Data section
****

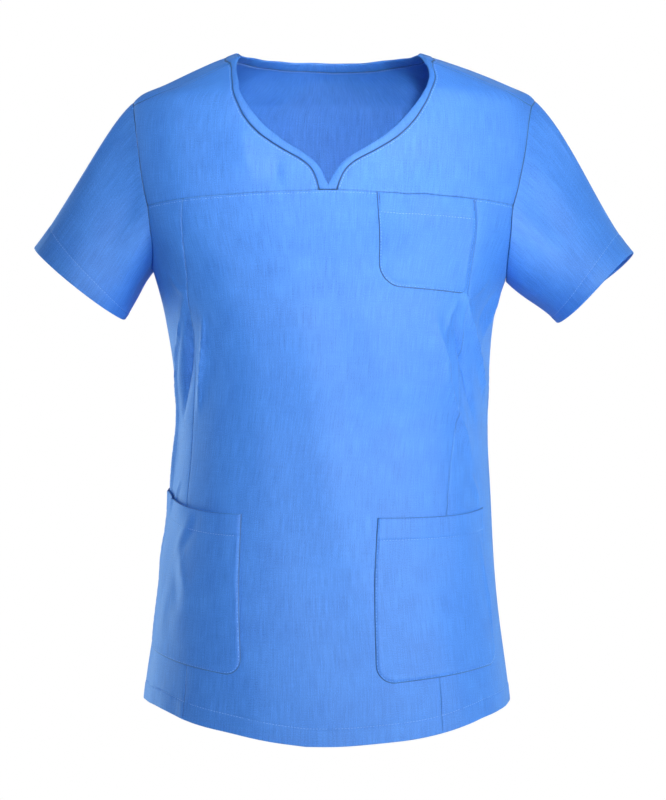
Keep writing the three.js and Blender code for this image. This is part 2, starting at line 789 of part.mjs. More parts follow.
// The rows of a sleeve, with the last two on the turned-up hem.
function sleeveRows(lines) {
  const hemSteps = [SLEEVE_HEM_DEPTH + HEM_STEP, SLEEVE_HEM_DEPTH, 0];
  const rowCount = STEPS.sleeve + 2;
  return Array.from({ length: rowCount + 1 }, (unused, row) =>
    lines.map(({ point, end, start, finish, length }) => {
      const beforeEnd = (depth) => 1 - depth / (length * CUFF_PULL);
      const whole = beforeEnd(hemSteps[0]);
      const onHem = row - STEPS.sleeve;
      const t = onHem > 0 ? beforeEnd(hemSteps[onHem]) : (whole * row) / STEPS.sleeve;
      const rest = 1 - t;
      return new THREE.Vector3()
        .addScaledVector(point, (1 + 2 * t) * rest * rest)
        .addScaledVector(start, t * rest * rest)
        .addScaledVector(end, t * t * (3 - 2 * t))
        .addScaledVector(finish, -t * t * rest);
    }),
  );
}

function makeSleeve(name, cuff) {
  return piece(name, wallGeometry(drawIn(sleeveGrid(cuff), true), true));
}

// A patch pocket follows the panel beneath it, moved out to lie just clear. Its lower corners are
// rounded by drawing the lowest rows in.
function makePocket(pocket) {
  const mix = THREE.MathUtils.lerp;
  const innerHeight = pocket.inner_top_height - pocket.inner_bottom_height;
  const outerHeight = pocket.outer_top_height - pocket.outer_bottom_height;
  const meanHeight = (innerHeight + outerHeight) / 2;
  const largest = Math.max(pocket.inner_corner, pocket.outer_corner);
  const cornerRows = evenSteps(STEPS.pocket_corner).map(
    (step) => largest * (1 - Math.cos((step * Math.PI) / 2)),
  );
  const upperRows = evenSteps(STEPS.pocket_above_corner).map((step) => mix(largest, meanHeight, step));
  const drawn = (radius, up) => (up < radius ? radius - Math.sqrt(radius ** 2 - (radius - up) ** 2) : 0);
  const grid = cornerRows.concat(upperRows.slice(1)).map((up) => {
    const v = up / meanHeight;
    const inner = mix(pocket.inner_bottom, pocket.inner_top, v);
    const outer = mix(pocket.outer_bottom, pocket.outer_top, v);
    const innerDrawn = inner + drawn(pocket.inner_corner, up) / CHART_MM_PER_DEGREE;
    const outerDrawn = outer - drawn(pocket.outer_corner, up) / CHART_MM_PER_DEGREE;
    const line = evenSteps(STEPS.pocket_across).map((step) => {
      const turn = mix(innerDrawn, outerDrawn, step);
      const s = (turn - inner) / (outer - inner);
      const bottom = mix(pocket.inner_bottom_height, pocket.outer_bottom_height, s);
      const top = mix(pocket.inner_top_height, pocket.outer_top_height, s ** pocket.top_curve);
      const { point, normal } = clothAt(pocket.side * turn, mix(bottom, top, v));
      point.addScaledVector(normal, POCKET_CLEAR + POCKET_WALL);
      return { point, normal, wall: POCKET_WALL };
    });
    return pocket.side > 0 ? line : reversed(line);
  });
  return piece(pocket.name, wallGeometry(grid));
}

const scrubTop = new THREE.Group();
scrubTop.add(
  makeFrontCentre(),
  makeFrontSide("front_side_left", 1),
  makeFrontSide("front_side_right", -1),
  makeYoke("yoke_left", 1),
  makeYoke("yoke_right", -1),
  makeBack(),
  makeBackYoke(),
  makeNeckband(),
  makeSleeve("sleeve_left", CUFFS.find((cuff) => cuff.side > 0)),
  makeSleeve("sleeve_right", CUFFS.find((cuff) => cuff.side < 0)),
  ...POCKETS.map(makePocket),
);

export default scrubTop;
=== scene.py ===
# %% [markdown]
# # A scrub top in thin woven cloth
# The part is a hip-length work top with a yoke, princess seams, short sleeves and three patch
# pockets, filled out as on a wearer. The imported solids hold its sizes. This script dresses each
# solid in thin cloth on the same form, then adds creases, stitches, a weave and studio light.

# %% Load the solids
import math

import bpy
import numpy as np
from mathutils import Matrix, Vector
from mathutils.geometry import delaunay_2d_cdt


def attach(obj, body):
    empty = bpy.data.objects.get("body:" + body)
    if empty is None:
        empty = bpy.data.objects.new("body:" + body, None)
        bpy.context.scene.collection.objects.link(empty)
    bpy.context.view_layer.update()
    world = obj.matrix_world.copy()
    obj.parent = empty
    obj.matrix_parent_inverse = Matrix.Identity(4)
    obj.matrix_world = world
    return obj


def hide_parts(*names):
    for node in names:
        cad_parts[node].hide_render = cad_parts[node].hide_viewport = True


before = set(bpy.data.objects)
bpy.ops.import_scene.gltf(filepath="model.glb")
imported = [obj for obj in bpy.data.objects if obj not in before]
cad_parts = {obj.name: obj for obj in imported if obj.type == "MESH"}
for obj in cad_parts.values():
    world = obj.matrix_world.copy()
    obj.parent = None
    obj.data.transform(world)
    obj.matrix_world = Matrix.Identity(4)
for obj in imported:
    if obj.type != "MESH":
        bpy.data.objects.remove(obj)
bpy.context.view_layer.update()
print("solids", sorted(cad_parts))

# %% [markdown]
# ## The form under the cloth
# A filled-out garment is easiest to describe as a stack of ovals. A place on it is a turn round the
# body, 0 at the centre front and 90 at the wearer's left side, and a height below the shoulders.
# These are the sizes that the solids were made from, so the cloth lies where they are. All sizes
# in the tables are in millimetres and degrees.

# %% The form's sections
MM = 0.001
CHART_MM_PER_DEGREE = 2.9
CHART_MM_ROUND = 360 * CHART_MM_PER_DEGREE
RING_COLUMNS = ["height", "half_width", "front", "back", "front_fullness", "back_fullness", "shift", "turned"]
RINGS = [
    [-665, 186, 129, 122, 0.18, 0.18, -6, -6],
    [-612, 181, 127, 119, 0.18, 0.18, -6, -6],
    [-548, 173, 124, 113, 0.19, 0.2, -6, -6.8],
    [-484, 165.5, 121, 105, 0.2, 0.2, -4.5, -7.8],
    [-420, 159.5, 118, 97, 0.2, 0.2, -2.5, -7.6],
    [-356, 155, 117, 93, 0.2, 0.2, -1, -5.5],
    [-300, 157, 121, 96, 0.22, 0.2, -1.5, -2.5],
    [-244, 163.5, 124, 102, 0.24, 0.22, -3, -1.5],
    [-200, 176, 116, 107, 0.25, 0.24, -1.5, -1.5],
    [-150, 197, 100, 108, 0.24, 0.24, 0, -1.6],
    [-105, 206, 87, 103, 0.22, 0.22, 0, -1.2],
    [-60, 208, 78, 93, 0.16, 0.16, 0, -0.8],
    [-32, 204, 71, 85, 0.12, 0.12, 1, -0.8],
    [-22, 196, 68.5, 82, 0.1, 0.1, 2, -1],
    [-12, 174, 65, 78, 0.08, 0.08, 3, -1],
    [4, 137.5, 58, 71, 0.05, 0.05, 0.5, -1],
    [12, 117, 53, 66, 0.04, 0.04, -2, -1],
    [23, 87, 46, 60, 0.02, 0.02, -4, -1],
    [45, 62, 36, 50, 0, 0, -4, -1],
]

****

Brief
Look above for the line containing "const scrubTop = new THREE.Group();". Output from there through the line containing "cad_parts[node].hide_render = cad_parts[node].hide_viewport", exactly and inclusively.

Written response
const scrubTop = new THREE.Group();
scrubTop.add(
  makeFrontCentre(),
  makeFrontSide("front_side_left", 1),
  makeFrontSide("front_side_right", -1),
  makeYoke("yoke_left", 1),
  makeYoke("yoke_right", -1),
  makeBack(),
  makeBackYoke(),
  makeNeckband(),
  makeSleeve("sleeve_left", CUFFS.find((cuff) => cuff.side > 0)),
  makeSleeve("sleeve_right", CUFFS.find((cuff) => cuff.side < 0)),
  ...POCKETS.map(makePocket),
);

export default scrubTop;
=== scene.py ===
# %% [markdown]
# # A scrub top in thin woven cloth
# The part is a hip-length work top with a yoke, princess seams, short sleeves and three patch
# pockets, filled out as on a wearer. The imported solids hold its sizes. This script dresses each
# solid in thin cloth on the same form, then adds creases, stitches, a weave and studio light.

# %% Load the solids
import math

import bpy
import numpy as np
from mathutils import Matrix, Vector
from mathutils.geometry import delaunay_2d_cdt


def attach(obj, body):
    empty = bpy.data.objects.get("body:" + body)
    if empty is None:
        empty = bpy.data.objects.new("body:" + body, None)
        bpy.context.scene.collection.objects.link(empty)
    bpy.context.view_layer.update()
    world = obj.matrix_world.copy()
    obj.parent = empty
    obj.matrix_parent_inverse = Matrix.Identity(4)
    obj.matrix_world = world
    return obj


def hide_parts(*names):
    for node in names:
        cad_parts[node].hide_render = cad_parts[node].hide_viewport = True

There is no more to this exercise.